** start Extracted data **

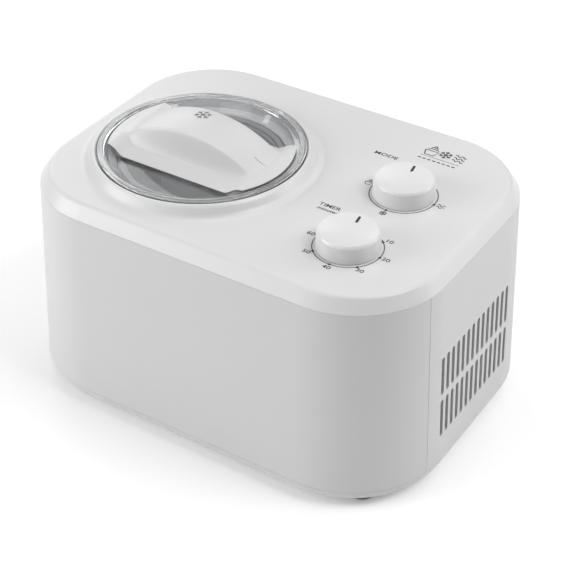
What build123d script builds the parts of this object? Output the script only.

** end Extracted data **
** start Extracted data **

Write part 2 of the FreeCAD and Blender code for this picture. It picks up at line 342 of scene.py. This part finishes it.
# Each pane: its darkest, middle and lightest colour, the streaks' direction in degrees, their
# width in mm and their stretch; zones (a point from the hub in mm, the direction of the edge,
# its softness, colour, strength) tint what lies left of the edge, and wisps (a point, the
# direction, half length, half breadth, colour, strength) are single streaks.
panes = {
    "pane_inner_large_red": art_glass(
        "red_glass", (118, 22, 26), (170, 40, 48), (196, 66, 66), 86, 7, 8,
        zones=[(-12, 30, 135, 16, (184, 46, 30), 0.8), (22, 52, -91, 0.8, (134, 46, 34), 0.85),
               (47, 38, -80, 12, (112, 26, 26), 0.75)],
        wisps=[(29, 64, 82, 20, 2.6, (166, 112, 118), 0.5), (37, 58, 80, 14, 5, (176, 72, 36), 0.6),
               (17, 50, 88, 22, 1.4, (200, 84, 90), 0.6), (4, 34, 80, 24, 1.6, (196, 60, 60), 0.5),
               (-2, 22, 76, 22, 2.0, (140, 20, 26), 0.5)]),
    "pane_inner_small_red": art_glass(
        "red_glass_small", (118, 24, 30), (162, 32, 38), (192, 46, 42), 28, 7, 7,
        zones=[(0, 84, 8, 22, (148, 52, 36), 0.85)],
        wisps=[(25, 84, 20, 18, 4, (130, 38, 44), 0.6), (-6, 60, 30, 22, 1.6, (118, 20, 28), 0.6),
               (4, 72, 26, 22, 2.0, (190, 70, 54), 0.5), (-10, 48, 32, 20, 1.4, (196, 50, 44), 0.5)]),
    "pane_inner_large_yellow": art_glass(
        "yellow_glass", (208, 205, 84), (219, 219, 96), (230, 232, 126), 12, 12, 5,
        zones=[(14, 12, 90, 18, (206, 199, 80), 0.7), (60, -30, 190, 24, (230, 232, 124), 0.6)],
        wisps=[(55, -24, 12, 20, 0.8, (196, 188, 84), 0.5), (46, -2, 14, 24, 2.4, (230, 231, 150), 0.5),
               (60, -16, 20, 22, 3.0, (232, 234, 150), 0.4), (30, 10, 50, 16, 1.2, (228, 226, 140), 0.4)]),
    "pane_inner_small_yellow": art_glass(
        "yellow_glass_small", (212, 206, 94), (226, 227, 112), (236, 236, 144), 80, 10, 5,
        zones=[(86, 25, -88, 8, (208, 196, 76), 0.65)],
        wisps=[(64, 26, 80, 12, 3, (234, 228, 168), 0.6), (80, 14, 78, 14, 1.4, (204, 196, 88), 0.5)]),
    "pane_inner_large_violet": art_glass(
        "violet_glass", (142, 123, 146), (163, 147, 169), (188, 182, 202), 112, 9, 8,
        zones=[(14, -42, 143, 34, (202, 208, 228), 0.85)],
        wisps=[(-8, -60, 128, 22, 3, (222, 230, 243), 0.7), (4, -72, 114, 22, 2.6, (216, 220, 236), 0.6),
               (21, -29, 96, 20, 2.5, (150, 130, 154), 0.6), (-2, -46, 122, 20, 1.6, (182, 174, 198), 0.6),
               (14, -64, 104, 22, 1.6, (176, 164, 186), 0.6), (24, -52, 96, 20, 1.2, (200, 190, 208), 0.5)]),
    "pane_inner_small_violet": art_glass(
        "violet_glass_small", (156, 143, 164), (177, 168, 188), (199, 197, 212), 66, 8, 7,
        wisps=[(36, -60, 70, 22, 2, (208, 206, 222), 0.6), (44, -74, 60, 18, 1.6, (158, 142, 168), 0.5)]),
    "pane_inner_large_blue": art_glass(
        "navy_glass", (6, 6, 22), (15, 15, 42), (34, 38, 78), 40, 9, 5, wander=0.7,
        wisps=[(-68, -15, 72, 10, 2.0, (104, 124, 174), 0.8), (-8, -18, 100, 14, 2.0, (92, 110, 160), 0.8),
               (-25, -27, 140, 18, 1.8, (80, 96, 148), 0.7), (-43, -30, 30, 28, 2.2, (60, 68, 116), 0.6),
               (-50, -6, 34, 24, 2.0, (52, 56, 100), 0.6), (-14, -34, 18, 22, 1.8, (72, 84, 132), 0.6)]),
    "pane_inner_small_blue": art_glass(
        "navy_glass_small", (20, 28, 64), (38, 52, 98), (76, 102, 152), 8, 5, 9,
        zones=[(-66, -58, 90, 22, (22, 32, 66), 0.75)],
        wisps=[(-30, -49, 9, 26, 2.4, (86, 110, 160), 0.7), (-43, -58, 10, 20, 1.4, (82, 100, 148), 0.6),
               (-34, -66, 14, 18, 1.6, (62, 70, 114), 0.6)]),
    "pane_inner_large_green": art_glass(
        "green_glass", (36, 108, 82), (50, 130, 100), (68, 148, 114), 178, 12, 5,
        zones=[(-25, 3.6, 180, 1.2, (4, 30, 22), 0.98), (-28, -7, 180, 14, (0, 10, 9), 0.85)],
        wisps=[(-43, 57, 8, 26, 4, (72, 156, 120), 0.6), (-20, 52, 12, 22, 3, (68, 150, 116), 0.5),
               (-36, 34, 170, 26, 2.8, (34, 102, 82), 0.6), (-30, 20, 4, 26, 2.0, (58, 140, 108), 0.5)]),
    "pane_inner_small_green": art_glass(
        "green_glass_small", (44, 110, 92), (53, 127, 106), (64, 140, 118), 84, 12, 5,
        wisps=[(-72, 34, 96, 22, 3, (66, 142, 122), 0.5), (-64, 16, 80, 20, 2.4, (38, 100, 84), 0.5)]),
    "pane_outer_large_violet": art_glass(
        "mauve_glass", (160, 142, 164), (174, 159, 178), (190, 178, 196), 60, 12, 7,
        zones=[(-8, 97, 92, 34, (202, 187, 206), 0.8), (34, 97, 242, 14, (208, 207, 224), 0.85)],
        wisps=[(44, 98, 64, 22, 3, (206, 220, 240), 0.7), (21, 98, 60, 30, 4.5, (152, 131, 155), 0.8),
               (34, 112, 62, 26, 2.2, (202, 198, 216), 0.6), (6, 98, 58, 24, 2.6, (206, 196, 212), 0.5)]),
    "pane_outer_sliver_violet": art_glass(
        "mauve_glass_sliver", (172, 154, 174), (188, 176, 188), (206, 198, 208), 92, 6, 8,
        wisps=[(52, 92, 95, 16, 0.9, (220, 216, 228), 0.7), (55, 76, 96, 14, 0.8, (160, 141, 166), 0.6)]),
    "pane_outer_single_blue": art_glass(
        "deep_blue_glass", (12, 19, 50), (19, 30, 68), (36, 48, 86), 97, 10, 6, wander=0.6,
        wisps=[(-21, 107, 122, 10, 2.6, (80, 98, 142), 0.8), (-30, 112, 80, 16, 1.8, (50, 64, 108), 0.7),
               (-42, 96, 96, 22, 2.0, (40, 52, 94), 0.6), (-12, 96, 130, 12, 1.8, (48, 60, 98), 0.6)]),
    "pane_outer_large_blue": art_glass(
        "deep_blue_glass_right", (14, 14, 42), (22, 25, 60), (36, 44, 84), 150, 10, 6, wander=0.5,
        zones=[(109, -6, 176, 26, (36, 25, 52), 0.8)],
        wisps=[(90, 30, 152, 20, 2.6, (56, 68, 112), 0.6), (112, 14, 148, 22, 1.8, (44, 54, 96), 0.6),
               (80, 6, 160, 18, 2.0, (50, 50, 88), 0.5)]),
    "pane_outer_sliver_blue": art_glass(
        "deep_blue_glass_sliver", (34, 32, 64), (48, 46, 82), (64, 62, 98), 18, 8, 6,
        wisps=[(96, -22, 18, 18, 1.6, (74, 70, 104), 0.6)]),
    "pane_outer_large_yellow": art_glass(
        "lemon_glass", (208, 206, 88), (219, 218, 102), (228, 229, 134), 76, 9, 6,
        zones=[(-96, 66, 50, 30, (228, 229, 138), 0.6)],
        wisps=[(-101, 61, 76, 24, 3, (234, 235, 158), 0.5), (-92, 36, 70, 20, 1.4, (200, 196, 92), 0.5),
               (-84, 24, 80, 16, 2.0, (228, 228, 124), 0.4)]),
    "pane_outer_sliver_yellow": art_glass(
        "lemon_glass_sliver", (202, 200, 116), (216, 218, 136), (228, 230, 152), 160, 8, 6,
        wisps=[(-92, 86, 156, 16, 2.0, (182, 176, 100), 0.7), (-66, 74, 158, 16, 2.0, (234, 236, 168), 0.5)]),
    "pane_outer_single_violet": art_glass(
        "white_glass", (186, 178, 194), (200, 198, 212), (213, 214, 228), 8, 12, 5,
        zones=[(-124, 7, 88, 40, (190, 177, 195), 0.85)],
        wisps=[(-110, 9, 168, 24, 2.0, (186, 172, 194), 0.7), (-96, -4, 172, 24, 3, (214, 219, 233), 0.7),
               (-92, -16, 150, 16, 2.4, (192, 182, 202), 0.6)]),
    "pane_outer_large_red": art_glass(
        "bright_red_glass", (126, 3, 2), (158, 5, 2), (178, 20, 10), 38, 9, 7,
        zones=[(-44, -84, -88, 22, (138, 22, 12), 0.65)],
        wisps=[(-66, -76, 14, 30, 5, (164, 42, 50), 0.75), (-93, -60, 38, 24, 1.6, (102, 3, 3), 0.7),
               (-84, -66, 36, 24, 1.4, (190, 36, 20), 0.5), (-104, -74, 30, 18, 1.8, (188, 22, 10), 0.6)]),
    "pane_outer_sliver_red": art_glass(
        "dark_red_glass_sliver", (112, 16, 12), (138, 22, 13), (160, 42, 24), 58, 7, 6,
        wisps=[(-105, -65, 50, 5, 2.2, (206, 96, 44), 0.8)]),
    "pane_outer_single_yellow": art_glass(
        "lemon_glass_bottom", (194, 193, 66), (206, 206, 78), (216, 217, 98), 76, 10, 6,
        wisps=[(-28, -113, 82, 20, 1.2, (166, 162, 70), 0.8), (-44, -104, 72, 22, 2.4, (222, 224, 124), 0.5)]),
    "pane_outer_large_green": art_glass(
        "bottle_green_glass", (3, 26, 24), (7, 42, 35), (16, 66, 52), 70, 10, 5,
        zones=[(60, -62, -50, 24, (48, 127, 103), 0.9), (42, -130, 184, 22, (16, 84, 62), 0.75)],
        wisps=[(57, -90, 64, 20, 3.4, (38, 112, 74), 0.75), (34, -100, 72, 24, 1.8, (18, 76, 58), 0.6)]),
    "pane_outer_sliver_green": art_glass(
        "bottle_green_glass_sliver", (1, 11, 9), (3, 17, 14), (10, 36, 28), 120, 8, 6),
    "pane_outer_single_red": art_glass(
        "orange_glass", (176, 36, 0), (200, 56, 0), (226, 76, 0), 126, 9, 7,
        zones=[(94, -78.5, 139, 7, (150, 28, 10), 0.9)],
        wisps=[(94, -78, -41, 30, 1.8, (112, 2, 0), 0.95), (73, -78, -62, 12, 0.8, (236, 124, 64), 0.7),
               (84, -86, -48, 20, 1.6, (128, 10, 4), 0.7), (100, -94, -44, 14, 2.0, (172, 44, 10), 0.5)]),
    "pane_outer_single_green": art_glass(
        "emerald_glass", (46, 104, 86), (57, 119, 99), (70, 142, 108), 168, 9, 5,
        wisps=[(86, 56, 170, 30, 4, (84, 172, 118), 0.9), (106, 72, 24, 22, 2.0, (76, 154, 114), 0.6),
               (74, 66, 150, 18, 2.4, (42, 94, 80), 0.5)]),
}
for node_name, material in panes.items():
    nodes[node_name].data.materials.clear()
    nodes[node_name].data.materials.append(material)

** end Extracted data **

__Task objective__
Choose all lines containing the string "this" and copy them out.

__Reply to the task__
What build123d script builds the parts of this object? Output the script only.
Write part 2 of the FreeCAD and Blender code for this picture. It picks up at line 342 of scene.py. This part finishes it.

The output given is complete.